With the simulation we confirm again that the Roll’s estimate is a good measure for the spread. The results are very close to the “true” value of the parameter spread 4. Also it could clearly be seen that with more simulations the percentage difference declines, so the estimate becomes even better. So, obeys the usual statistical rules.

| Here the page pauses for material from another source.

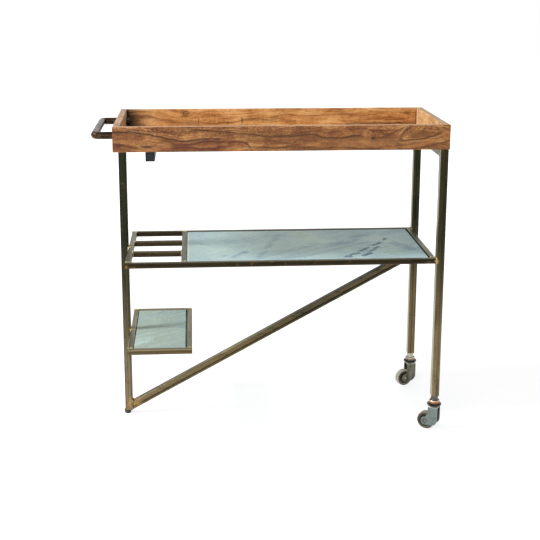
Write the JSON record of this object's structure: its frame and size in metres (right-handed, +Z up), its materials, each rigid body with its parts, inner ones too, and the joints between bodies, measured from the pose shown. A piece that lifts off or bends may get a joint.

(c) Regraessing delta pt on delta pt-1

lm(difference[2:length(difference)]~difference[1:length(difference)-1])$coef

##                          (Intercept) difference[1:length(difference) - 1] 
##                          0.005142184                         -0.482692958

The coefficient we get for the beta is -.48, that is consistent with the theory that changes in pricies are negatively correlated over time. When we vary the parameters c and z, we get different results, When c becomes smaller beta also becomes smaller in absolue value, that means that the relation between the differences in prices declines. One interpretation could be that the spread is so small that there is little relation between changes in prices. On the other hand as z becomes larger beta also declines in absolute value, i.e. the relation between the changes in prices also reduce. Again–one inetrpretation could be that the more prices fluctuate the less the dependance between the changes delta p.